Studieprogramma

De master Organisatie, cultuur en management start jaarlijks in de maand januari met een kennismakingsbijeenkomst. In de maand februari vindt dan de eerste collegedag plaats. De onderwijsdagen vinden plaats op de donderdag. Zowel in het eerste jaar als in het tweede jaar zijn er 18 bijeenkomsten, eens in de twee weken van 10.00 uur tot 21.15 uur.

Schema studieprogramma

Jaar 1

  • Perspectieven op organiseren (3.5 EC)
  • Cultuur en macht in organisaties (7 EC)
  • Organiseren en besturen in context (5 EC)
  • Onderzoek(er) in discussie (3 EC)

Eerstejaars organisatieonderzoek (9 EC)
Introductie Methoden en technieken van onderzoek (2 EC)

Jaar 2

  • Managen van organisatieverandering (6 EC)
  • Meervoudig managen in publieke domeinen (3.5 EC)
  • Succesvol besturen: organisaties, netwerk en leiderschap (3 EC)
  • Theorie en interventie (3 EC)

Afstudeeronderzoek inclusief Methoden en techieken van onderzoek (15 EC)

Studiebelasting

Het programma duurt twee jaar.
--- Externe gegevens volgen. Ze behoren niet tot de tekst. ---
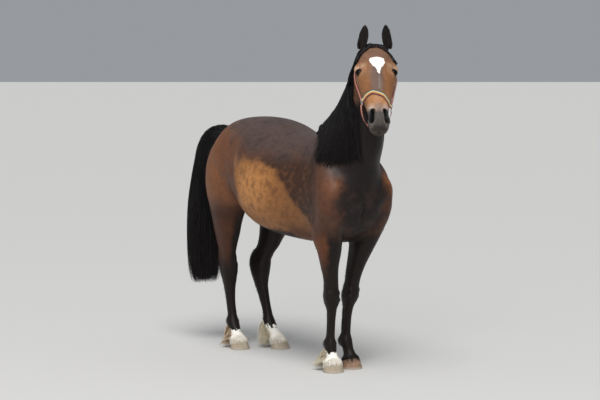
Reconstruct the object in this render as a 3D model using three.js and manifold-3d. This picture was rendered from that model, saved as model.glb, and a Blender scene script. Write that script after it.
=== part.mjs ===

De totale studielast is 1600 studie-uren (60 EC). Tijdens de master worden in totaal acht onderwijsblokken en twee onderzoeksprojecten afgerond. Alle onderwijsblokken worden afgerond met een schriftelijke opdracht. De feitelijke studielast is afhankelijk van jouw individuele kwaliteiten, de eigen vormgeving van het studieprogramma en de wijze waarop je in staat bent de praktijkonderdelen in het werk te integreren. Je dient rekening te houden met een belasting van circa 16 uur per week, inclusief de dagen waarop het onderwijs plaatsvindt.

Onderwijsvormen

Tijdens de onderwijsbijeenkomsten worden uiteenlopende werkvormen zoals groepsdiscussies, intervisiebijeenkomsten en hoorcolleges ingezet. Onder begeleiding van de docenten en hoogleraren van het departement Bestuur- en Organisatiewetenschap (USBO) bestuderen de studenten literatuur uit het vakgebied van de bestuurskunde en de organisatie- en managementwetenschappen en reflecteren zij op de vraag hoe deze inzichten op de eigen organisatie zijn toe te passen.

Toetsmethoden

De onderwijsblokken worden alle getoetst met een schriftelijke opdracht. De opdracht kan bijvoorbeeld bestaan uit het schrijven van een paper of het maken van een open boek tentamen. De twee onderzoeksprojecten worden beoordeeld op basis van de schriftelijke verslaglegging in het analyseverslag resp. de masterscriptie.